There is no common difference at any level, it seems, so I don't think it's an arithmetic or quadratic sequence.

There is a pattern in the sequence, and I could easily predict what the next few terms will be (-6, 7, -8...), but I am stumped when it comes to finding the nth term.

Can anyone help?
The nth term would be [imath](-1)^{n+1}n[/imath].

-Dan

Hint: use [imath](-1)^{n+1}[/imath]

[imath]a_n = (-1)^{n+1}b_n[/imath]

It is easy to guess [imath]b_n[/imath] now.

Forget the - signs for a moment.
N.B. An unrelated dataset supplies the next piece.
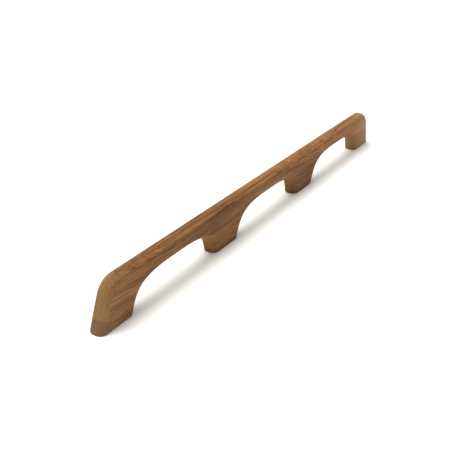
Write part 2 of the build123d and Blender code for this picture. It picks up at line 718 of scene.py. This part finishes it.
def coons(bottom: np.ndarray, top: np.ndarray, left: np.ndarray, right: np.ndarray) -> np.ndarray:
    """Fills four joined curves with a smooth grid.

    Args:
        bottom: Points along the lower side, left to right.
        top: As many points along the upper side, left to right.
        left: Points up the left side.
        right: As many points up the right side.

    Returns:
        The grid, rows upwards by columns to the right.
    """
    across = np.linspace(0, 1, len(bottom))[None, :, None]
    up = np.linspace(0, 1, len(left))[:, None, None]
    rows = (1 - up) * bottom[None] + up * top[None]
    columns = (1 - across) * left[:, None] + across * right[:, None]
    corners = ((1 - up) * ((1 - across) * bottom[0] + across * bottom[-1])
               + up * ((1 - across) * top[0] + across * top[-1]))
    return rows + columns - corners


def straight(start: np.ndarray, end: np.ndarray, pieces: int) -> np.ndarray:
    """Points along a line.

    Args:
        start: First point.
        end: Last point.
        pieces: How many equal lengths it has.

    Returns:
        The points, one more than its pieces.
    """
    share = np.linspace(0, 1, pieces + 1)[:, None]
    return (1 - share) * np.asarray(start) + share * np.asarray(end)


@dataclass
class RailOutline:
    """The rail seen from the side, at any inset from its widest outline.

    All fields are in metres or radians. Both ends lean in by the same slope.
    """

    half_length: float
    height: float
    foot_centres: list[float]
    foot_length: float = 67 * MM
    grip_depth: float = 26 * MM
    end_slope: float = math.radians(18)
    corner_radius: float = 31 * MM
    leg_lean: float = math.radians(17)
    leg_reach: float = 30 * MM
    underside_flat: float = 26 * MM
    underside_reach: float = 68 * MM
    edge_break: float = 1.5 * MM
    base_pieces: int = 28
    leg_pieces: int = 14
    bar_pieces: int = 12
    half_arc_pieces: int = 7
    curl_pieces: int = 27
    flat_pieces: int = 3
    split: float = 0.42
    end_split: float = 0.62

    @property
    def underside(self) -> float:
        """Height of the bar's underside at mid-span."""
        return self.height - self.grip_depth

    @property
    def leg_span(self) -> float:
        """How far a leg's curve reaches along the rail."""
        return (self.foot_centres[1] - self.foot_centres[0] - self.foot_length - self.underside_flat) / 2

    def leg_steps(self) -> np.ndarray:
        """Spaces the steps up a leg: even up to the split, then even along the curl.

        Returns:
            The steps, from 0 at the deck to 1 at the underside.
        """
        fine = np.linspace(self.split, 1, 400)
        places = self.curve(fine)[0]
        length = np.concatenate([[0], np.cumsum(np.hypot(*np.diff(places, axis=0).T))])
        curl = np.interp(np.linspace(0, length[-1], self.curl_pieces + 1), length, fine)
        return np.concatenate([np.linspace(0, self.split, self.leg_pieces + 1), curl[1:]])

    def curve(self, steps: np.ndarray) -> tuple[np.ndarray, np.ndarray]:
        """A leg's curve from its foot's corner, for an opening towards +X.

        Args:
            steps: Where along the curve, 0 at the deck to 1 at the underside.

        Returns:
            Its points, and the directions from it into the wood.
        """
        reach = self.leg_reach * np.array([math.sin(self.leg_lean), math.cos(self.leg_lean)])
        curl = [self.leg_span - self.underside_reach, self.underside]
        hold = np.array([[0, 0], reach, curl, [self.leg_span, self.underside]])
        step = steps[:, None]
        rest = 1 - step
        points = (rest**3 * hold[0] + 3 * rest**2 * step * hold[1]
                  + 3 * rest * step**2 * hold[2] + step**3 * hold[3])
        run = (rest**2 * (hold[1] - hold[0]) + 2 * rest * step * (hold[2] - hold[1])
               + step**2 * (hold[3] - hold[2]))
        run /= np.linalg.norm(run, axis=1)[:, None]
        return points, np.stack([-run[:, 1], run[:, 0]], axis=1)

    def leg(self, corner: float, towards: int, inset: float) -> np.ndarray:
        """Points up a leg of an opening, from just above the deck to the underside.

        Args:
            corner: Where the foot's corner stands on the deck.
            towards: 1 if the opening lies towards +X of the corner, -1 if towards -X.
            inset: Distance into the wood.

        Returns:
            The points as x and z.
        """
        points, inwards = self.curve(self.leg_steps())
        points = points + inset * inwards
        drop = points[0, 1] - self.edge_break
        points[0] -= drop * np.array([math.tan(self.leg_lean), 1.0])
        points[:, 0] = corner + towards * points[:, 0]
        return points

    def end(self, side: int, inset: float) -> tuple[np.ndarray, np.ndarray, np.ndarray]:
        """Points up an end of the rail, from just above the deck to the top.

        Args:
            side: -1 for the -X end, 1 for the +X end.
            inset: Distance into the wood.

        Returns:
            The lower part beside the foot, the rest up to the middle of the rounded corner, and
            the corner's other half, each as x and z.
        """
        slope = self.end_slope
        centre_z = self.height - self.corner_radius
        centre_x = self.half_length - centre_z * math.tan(slope) - self.corner_radius / math.cos(slope)
        angles = np.linspace(slope, math.pi / 2, 2 * self.half_arc_pieces + 1)
        radius = self.corner_radius - inset
        arc = np.stack([centre_x + radius * np.cos(angles), centre_z + radius * np.sin(angles)], axis=1)
        base_x = self.half_length - self.edge_break * math.tan(slope) - inset / math.cos(slope)
        base = np.array([base_x, self.edge_break])
        rest = self.bar_pieces - self.half_arc_pieces
        joint = base + (arc[0] - base) * self.end_split
        lower = straight(base, joint, self.leg_pieces)
        upper = np.concatenate([straight(joint, arc[0], rest), arc[1:self.half_arc_pieces + 1]])
        last = arc[self.half_arc_pieces:]
        for part in (lower, upper, last):
            part[:, 0] *= side
        return lower, upper, last

    def foot_corners(self, index: int) -> tuple[float, float]:
        """Returns the x of a foot's two corners on the deck."""
        return (self.foot_centres[index] - self.foot_length / 2, self.foot_centres[index] + self.foot_length / 2)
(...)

Then the sequence is 1 2 3 4 5... Clearly the nth term in my sequence will be n. You get to show how you would decide if the n is + or -.

If $$\displaystyle n$$ is odd, then $$\displaystyle t_n = n$$.

If $$\displaystyle n$$ is even, then $$\displaystyle t_n = -n$$.

To combine these statements, we need a way of producing +1 if n is odd and -1 if n is even.

One way of doing this is looking at odd/even powers of -1.

Note that (-1)^even is +1 and (-1)^odd is -1.

So, if n is odd, we need a coefficient of +1, so the index must be even. Note that (n+1) is even, since n is odd.

Similarly, if n is even, we need a coefficient of -1, so the index must be odd. Note that, in this case, (n+1) is odd, since n is even.

So, for both cases, $$\displaystyle t_n = (-1)^{n+1}n$$ .

An index of $$\displaystyle (n-1), (n+3), (n+5)$$ etc would also work, but let's keep it simple.